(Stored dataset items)
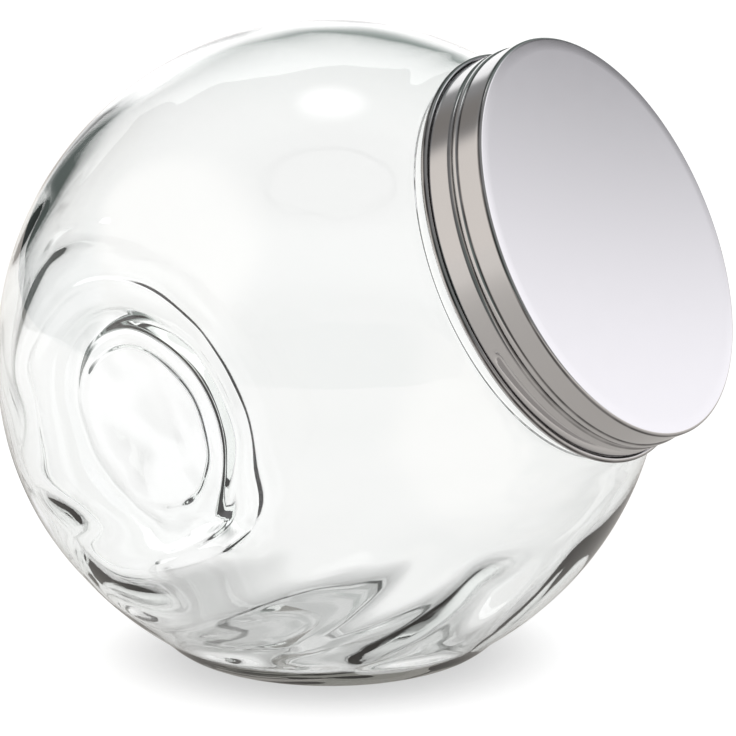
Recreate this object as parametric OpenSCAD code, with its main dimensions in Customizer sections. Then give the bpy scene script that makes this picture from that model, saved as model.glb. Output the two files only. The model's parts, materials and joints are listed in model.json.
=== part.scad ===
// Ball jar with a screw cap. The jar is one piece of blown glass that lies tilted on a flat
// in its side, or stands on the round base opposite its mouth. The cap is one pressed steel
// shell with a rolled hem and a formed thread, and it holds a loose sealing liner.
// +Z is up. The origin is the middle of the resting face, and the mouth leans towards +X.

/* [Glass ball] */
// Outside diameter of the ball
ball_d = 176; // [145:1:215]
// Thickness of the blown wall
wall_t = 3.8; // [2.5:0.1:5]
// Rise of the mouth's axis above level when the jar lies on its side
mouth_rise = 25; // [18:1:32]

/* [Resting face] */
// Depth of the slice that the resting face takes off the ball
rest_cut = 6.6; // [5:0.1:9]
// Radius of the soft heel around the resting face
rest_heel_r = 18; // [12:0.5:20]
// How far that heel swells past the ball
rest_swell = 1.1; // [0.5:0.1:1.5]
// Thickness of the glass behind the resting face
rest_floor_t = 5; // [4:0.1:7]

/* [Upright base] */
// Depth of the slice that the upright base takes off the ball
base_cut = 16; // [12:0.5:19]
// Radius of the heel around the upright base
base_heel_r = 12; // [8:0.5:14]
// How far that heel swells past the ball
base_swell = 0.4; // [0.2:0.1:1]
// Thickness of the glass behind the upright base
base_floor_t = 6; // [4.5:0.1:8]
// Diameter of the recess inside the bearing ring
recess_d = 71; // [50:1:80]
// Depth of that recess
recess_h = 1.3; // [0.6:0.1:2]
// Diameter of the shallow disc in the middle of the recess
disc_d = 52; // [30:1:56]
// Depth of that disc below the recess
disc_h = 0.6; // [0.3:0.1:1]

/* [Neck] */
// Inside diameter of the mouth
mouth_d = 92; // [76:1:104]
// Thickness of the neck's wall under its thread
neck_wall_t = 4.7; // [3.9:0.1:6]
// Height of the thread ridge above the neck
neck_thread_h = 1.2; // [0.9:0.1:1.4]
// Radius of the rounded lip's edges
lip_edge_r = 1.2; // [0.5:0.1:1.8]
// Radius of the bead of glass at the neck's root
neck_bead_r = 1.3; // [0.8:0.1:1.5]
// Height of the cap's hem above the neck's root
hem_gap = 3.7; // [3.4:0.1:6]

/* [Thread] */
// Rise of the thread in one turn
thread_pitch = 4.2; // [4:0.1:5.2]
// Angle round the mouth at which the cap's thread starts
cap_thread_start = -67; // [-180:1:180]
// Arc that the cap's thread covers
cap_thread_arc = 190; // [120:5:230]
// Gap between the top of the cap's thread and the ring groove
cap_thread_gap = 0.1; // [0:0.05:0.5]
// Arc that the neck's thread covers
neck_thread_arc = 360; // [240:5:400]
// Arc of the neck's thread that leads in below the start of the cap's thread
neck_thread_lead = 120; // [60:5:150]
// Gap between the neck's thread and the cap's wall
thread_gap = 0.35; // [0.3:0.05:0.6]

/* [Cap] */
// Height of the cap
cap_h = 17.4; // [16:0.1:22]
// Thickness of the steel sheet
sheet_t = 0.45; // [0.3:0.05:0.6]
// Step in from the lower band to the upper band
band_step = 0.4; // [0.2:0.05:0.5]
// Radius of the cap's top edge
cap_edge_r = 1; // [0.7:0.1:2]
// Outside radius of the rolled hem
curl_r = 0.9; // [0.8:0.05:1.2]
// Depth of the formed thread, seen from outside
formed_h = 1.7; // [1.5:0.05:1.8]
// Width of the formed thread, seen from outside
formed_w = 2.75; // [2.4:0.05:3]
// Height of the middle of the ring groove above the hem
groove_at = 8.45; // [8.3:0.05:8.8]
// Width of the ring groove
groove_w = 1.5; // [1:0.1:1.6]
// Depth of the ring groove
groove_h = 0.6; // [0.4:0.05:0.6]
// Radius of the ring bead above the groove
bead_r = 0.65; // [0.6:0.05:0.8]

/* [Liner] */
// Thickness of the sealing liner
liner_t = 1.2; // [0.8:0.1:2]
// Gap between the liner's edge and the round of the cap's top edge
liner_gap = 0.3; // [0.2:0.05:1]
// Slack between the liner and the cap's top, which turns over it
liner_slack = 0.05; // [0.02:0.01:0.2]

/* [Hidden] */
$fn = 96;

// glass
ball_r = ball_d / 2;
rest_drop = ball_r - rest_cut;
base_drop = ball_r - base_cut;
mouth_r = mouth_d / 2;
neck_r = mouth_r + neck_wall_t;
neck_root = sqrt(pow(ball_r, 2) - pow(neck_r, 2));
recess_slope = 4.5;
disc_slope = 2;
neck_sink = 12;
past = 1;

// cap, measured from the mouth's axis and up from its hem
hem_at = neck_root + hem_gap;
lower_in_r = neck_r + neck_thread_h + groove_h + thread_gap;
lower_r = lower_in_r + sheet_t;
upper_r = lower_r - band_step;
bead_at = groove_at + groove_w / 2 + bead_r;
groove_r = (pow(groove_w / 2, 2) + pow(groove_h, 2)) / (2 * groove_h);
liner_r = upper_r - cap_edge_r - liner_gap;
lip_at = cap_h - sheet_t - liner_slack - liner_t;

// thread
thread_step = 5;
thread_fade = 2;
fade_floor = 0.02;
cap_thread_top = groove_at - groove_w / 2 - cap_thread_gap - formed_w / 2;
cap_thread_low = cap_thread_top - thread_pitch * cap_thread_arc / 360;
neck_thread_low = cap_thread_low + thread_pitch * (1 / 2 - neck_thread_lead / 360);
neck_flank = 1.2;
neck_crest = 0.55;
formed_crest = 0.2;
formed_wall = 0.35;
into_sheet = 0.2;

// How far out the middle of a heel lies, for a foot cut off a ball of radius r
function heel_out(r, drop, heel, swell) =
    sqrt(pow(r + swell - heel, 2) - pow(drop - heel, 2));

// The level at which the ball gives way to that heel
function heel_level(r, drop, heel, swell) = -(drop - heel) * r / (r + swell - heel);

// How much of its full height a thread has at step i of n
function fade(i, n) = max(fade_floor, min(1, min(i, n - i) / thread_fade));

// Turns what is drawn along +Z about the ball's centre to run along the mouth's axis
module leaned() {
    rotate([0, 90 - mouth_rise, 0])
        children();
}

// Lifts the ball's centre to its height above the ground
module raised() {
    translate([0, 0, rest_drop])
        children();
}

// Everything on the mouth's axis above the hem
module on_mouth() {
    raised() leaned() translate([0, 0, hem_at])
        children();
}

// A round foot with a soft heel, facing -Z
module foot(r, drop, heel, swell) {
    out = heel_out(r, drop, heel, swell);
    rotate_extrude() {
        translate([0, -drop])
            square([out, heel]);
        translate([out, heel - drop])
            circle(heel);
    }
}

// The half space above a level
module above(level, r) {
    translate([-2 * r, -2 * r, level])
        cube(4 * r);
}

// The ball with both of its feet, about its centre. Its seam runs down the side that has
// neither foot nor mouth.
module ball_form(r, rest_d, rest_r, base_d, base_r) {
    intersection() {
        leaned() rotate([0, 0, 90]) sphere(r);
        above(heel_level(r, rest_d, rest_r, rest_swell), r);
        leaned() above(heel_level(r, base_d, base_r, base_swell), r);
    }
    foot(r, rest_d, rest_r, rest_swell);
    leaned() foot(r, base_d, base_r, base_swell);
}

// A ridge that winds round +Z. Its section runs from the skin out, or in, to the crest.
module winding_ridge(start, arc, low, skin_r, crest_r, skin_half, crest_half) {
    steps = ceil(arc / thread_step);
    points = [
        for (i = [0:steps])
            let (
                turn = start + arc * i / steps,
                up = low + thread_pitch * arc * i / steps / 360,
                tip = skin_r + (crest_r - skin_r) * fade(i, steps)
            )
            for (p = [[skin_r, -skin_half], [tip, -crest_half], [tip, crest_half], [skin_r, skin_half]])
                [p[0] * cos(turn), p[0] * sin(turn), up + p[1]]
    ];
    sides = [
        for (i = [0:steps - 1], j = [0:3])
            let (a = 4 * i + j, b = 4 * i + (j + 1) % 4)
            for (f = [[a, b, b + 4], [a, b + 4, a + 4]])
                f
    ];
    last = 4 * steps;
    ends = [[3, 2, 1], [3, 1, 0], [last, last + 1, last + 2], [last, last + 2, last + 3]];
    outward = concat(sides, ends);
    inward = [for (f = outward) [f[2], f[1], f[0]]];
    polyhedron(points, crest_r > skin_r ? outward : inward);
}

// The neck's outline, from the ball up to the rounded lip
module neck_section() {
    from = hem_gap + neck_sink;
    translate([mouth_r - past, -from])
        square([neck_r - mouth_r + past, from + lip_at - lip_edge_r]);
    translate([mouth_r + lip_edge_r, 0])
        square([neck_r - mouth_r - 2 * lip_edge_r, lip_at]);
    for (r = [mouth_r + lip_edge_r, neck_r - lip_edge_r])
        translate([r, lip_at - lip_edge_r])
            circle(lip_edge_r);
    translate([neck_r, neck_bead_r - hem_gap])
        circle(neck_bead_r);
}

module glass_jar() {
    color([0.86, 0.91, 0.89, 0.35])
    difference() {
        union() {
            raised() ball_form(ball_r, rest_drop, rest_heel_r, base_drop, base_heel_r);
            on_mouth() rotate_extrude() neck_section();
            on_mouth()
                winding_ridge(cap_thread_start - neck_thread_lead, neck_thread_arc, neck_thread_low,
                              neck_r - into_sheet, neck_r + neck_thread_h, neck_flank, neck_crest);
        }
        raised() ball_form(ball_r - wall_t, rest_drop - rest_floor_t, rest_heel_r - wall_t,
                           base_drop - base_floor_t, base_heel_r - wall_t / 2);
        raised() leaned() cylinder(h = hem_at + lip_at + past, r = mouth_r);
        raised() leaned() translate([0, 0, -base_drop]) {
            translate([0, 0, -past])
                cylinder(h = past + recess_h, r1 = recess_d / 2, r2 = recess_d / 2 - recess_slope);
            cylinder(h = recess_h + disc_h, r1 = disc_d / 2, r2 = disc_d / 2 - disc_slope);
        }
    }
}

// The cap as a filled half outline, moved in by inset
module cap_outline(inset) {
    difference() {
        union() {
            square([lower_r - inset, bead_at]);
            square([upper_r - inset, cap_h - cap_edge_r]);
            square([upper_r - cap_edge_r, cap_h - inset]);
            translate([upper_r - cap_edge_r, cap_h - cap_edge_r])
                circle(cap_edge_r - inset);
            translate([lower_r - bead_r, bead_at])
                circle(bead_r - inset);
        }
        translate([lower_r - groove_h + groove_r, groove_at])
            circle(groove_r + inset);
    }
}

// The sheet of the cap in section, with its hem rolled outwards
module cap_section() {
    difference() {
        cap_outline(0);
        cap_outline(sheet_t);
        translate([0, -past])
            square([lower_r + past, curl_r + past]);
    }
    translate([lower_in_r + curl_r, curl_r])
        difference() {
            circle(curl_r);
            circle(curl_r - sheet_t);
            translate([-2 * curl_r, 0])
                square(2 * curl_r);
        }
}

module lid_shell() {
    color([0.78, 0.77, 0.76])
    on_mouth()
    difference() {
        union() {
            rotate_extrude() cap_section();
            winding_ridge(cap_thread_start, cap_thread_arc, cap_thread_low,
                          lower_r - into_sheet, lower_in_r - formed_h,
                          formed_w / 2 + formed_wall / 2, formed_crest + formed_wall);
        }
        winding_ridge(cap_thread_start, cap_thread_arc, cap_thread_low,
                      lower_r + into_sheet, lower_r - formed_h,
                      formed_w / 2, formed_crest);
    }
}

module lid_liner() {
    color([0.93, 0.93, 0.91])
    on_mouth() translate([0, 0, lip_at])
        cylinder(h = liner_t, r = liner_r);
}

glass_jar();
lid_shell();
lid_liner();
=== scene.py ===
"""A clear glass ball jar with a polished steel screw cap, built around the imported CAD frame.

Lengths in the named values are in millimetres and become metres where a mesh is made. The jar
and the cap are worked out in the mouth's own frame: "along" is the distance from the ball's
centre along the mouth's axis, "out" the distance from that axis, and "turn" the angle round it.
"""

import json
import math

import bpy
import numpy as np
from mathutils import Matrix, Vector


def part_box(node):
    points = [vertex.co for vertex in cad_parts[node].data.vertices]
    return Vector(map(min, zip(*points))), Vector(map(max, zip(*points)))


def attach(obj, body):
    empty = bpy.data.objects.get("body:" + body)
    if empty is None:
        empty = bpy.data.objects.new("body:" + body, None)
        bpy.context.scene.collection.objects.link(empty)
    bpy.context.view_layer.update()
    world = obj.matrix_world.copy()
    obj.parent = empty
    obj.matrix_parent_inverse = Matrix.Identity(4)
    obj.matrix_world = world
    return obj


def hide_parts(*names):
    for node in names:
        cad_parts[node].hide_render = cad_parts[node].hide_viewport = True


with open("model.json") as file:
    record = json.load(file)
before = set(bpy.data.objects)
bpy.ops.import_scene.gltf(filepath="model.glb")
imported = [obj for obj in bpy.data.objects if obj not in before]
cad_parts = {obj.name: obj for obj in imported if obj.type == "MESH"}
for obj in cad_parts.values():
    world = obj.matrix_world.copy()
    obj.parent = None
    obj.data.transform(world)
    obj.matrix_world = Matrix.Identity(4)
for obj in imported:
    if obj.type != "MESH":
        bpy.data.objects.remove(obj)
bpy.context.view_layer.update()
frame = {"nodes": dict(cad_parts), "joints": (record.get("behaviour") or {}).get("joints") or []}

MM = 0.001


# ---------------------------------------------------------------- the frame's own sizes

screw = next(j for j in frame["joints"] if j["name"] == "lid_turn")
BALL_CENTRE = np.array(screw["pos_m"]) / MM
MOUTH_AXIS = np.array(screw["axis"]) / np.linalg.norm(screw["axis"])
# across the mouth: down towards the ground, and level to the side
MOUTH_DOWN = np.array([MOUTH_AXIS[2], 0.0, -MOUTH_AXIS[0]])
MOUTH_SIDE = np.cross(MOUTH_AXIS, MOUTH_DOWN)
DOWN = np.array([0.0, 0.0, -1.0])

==

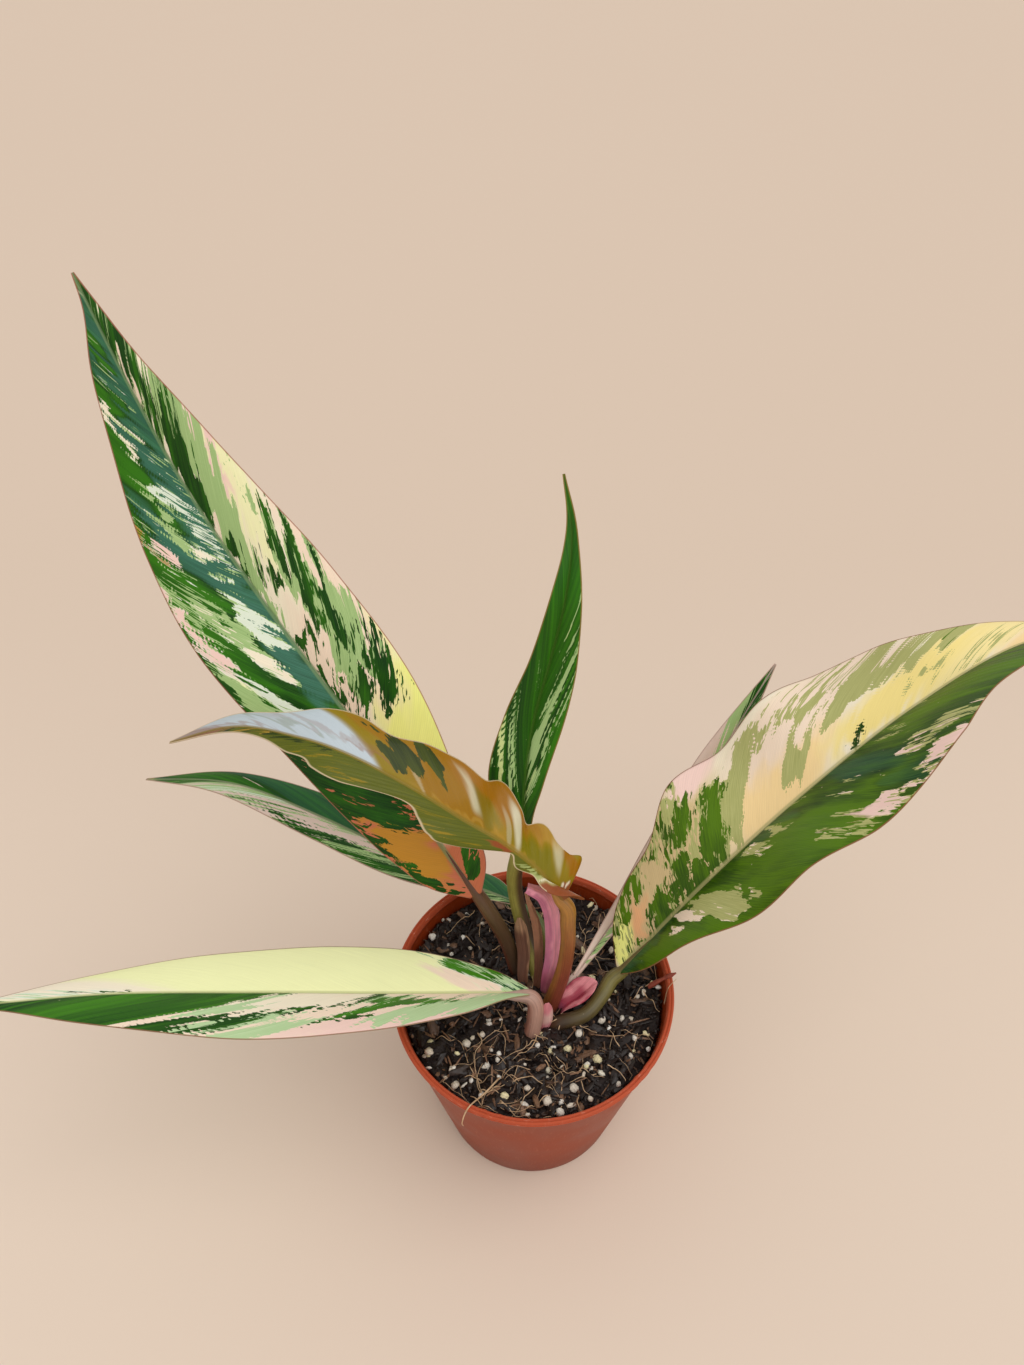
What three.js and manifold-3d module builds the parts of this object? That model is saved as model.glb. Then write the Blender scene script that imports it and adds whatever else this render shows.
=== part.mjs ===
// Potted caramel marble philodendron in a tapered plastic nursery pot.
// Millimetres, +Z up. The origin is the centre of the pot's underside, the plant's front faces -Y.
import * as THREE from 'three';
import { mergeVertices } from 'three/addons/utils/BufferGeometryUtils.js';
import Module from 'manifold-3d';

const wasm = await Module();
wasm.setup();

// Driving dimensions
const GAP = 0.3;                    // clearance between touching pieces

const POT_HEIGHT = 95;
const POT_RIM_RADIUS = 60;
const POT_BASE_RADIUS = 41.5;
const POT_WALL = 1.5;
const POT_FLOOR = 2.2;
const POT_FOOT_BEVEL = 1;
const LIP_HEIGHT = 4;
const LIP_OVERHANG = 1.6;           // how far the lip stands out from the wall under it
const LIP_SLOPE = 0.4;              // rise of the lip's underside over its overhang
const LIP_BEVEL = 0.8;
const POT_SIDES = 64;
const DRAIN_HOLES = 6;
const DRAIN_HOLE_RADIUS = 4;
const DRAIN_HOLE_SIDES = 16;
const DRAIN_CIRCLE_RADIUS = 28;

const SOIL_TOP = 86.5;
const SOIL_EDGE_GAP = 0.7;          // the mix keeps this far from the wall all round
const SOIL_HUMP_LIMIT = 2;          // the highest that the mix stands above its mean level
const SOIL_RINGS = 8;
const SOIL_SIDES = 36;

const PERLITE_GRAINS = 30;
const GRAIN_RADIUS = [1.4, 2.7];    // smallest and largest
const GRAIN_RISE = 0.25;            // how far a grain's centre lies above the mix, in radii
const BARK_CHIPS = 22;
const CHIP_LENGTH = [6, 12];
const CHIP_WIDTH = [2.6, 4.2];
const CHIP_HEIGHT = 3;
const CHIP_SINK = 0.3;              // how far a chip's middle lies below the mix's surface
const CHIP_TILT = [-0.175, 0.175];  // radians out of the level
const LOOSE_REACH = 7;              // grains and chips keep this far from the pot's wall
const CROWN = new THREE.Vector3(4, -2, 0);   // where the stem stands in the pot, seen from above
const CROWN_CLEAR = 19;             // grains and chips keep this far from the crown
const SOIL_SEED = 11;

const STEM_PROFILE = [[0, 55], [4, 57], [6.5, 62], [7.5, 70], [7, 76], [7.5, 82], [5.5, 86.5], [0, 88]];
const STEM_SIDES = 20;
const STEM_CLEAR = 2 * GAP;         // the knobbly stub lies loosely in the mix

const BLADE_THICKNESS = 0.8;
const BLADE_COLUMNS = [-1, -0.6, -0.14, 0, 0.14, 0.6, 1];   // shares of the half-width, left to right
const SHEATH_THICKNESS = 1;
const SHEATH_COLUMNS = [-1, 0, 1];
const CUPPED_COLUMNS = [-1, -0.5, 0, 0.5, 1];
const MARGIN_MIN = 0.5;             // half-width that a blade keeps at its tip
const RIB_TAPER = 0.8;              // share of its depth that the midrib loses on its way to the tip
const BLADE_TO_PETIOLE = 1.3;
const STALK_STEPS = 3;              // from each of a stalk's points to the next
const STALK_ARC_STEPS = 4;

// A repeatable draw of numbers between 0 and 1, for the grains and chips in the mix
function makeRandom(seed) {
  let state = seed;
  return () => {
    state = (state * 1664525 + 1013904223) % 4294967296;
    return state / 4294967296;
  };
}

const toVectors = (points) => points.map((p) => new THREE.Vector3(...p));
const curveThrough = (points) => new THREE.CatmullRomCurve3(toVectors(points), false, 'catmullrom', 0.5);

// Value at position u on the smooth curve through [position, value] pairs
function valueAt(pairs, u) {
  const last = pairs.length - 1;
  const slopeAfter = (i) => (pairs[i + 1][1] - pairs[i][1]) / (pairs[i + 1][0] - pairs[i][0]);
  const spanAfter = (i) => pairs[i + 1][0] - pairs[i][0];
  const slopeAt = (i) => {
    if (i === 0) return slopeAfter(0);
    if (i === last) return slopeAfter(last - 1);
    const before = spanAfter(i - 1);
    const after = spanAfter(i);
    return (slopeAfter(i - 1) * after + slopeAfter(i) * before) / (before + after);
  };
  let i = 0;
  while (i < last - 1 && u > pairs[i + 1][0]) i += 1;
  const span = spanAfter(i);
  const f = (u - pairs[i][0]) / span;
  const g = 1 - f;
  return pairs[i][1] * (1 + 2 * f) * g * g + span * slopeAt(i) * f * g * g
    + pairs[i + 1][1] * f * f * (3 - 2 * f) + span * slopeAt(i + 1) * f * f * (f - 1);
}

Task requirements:
Copy the records above exactly, beginning at the line that contains "cap_outline(sheet_t);" and stopping after the line that contains "obj.parent = empty".

Task result:
        cap_outline(sheet_t);
        translate([0, -past])
            square([lower_r + past, curl_r + past]);
    }
    translate([lower_in_r + curl_r, curl_r])
        difference() {
            circle(curl_r);
            circle(curl_r - sheet_t);
            translate([-2 * curl_r, 0])
                square(2 * curl_r);
        }
}

module lid_shell() {
    color([0.78, 0.77, 0.76])
    on_mouth()
    difference() {
        union() {
            rotate_extrude() cap_section();
            winding_ridge(cap_thread_start, cap_thread_arc, cap_thread_low,
                          lower_r - into_sheet, lower_in_r - formed_h,
                          formed_w / 2 + formed_wall / 2, formed_crest + formed_wall);
        }
        winding_ridge(cap_thread_start, cap_thread_arc, cap_thread_low,
                      lower_r + into_sheet, lower_r - formed_h,
                      formed_w / 2, formed_crest);
    }
}

module lid_liner() {
    color([0.93, 0.93, 0.91])
    on_mouth() translate([0, 0, lip_at])
        cylinder(h = liner_t, r = liner_r);
}

glass_jar();
lid_shell();
lid_liner();
=== scene.py ===
"""A clear glass ball jar with a polished steel screw cap, built around the imported CAD frame.

Lengths in the named values are in millimetres and become metres where a mesh is made. The jar
and the cap are worked out in the mouth's own frame: "along" is the distance from the ball's
centre along the mouth's axis, "out" the distance from that axis, and "turn" the angle round it.
"""

import json
import math

import bpy
import numpy as np
from mathutils import Matrix, Vector


def part_box(node):
    points = [vertex.co for vertex in cad_parts[node].data.vertices]
    return Vector(map(min, zip(*points))), Vector(map(max, zip(*points)))


def attach(obj, body):
    empty = bpy.data.objects.get("body:" + body)
    if empty is None:
        empty = bpy.data.objects.new("body:" + body, None)
        bpy.context.scene.collection.objects.link(empty)
    bpy.context.view_layer.update()
    world = obj.matrix_world.copy()
    obj.parent = empty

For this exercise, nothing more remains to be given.